FRETFUL WOMEN CLOSED TIGHT around the guards at the front of the hospital tent. They talked at once, frantic, some pawing at the men’s tunics. The guards were deaf to their begging and unmoved by taunts and curses. The women glared when I approached, resentful of my health.
“Nurse Agnes said I could help here,” I told the guards.
“Wait here.”
The women stirred at the word “help.” Was I there to help the children or to help the British? They began talking at once to me, as if I could somehow solve their problems or could help them gain entrance. I erased all expression, gesturing in a way that implied I could not understand them.
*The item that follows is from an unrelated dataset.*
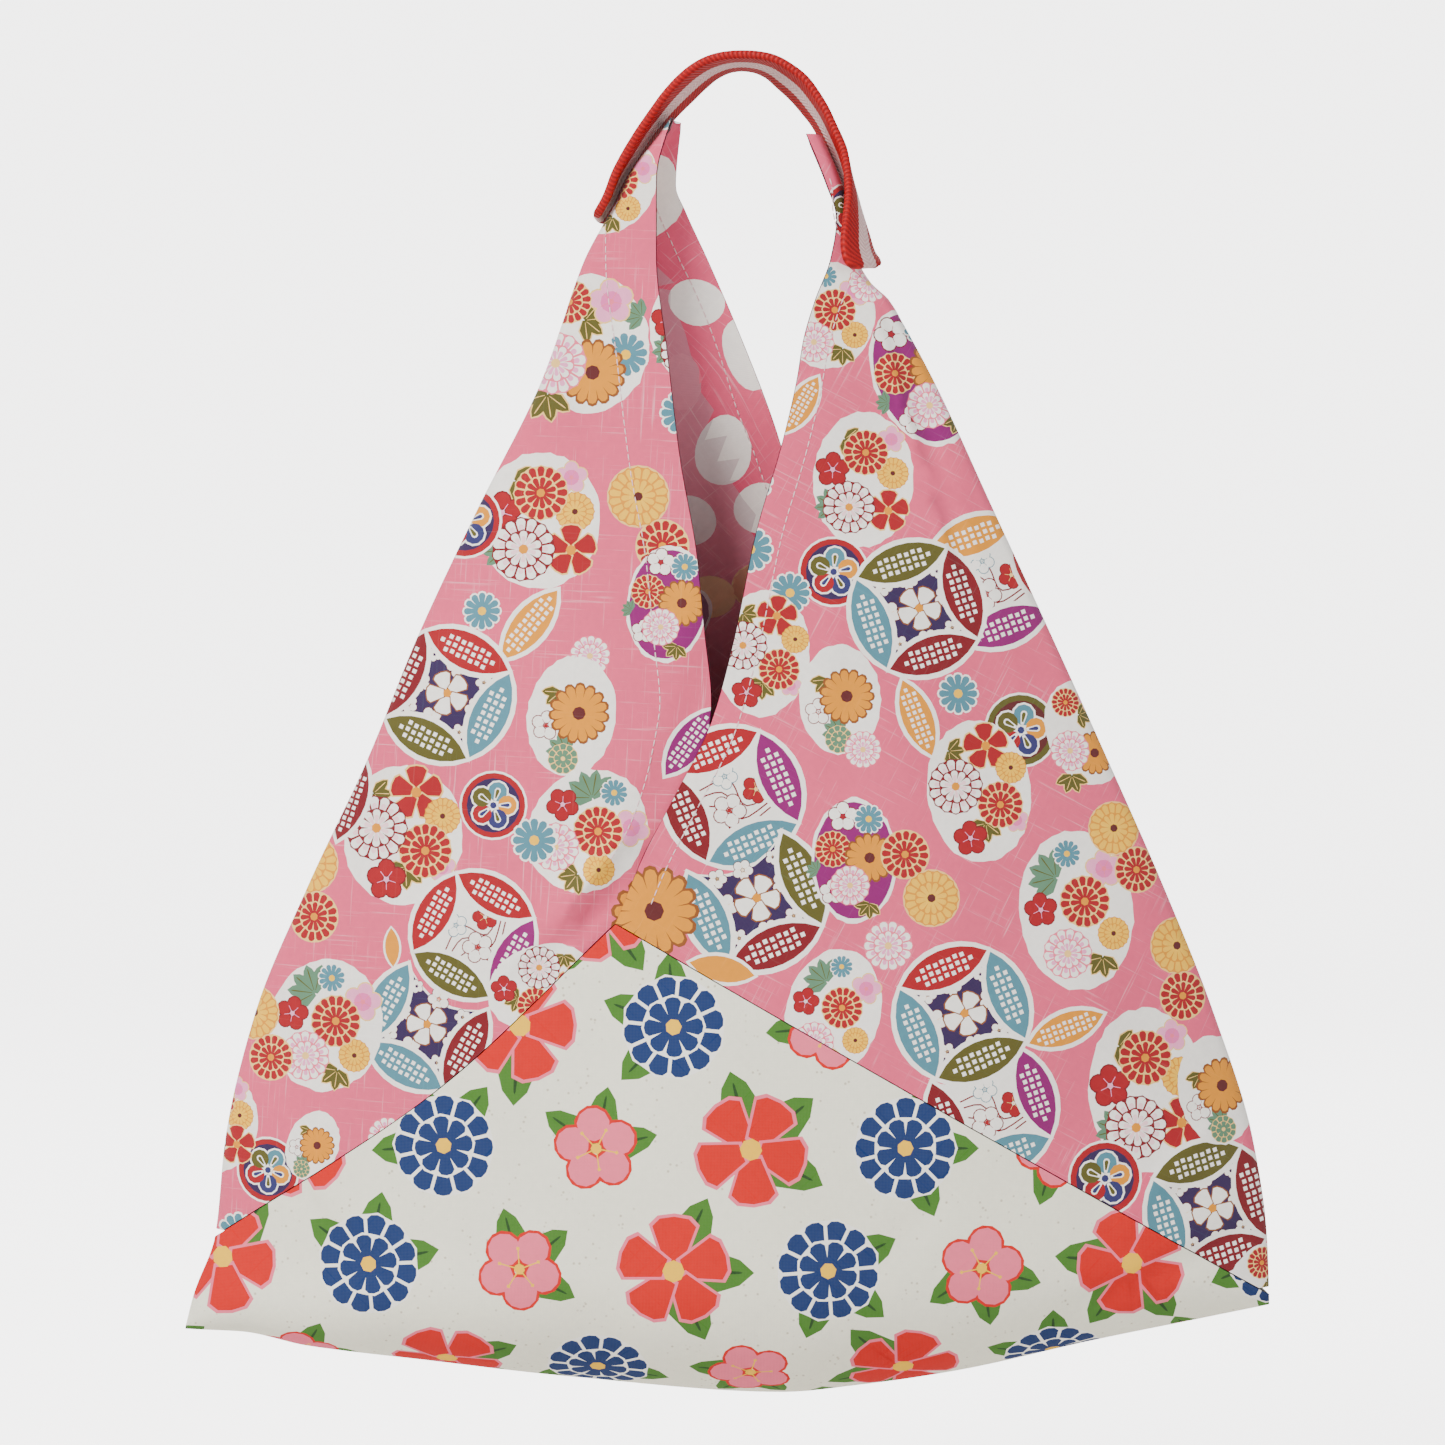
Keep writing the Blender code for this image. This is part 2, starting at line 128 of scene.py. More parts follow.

It was another outing about which I misled Moeder. These outings were growing more common, and I swallowed back rising bile every time I deceived her. I was growing used to the taste. I expected her to block a trip to the hospital because of exposure to illness and to the British. It was easier just to leave while she was preoccupied. I was not sure she would notice my absence, anyway.
Nurse Agnes appeared, her cape covered in fluids, and her hair coming unpinned. But she was stiff backed and strong voiced. “Aletta . . . good to see you. . . . I have only a few minutes, but I’ll show you our little hospital. Your aunt Hannah told me about you and what a wonderful young woman you are. She is a great help here. She loves the children. She works more hours than any of us. She almost never goes back to her own tent.”
“I didn’t know she was helping here,” I said.
“For months,” she said.
There were dozens lying in low cots, mostly children, a few elderly. Some areas were separated by portable drapes.
“Measles.” She pointed to one portion that was quarantined and then gestured in sequence around the large tent. “Pneumonia, dysentery, whooping cough . . . typhus in that corner.”
“I’ve seen them all,” I told her.
“Just living in this camp should cover half the classes you’d need to get through nursing school.”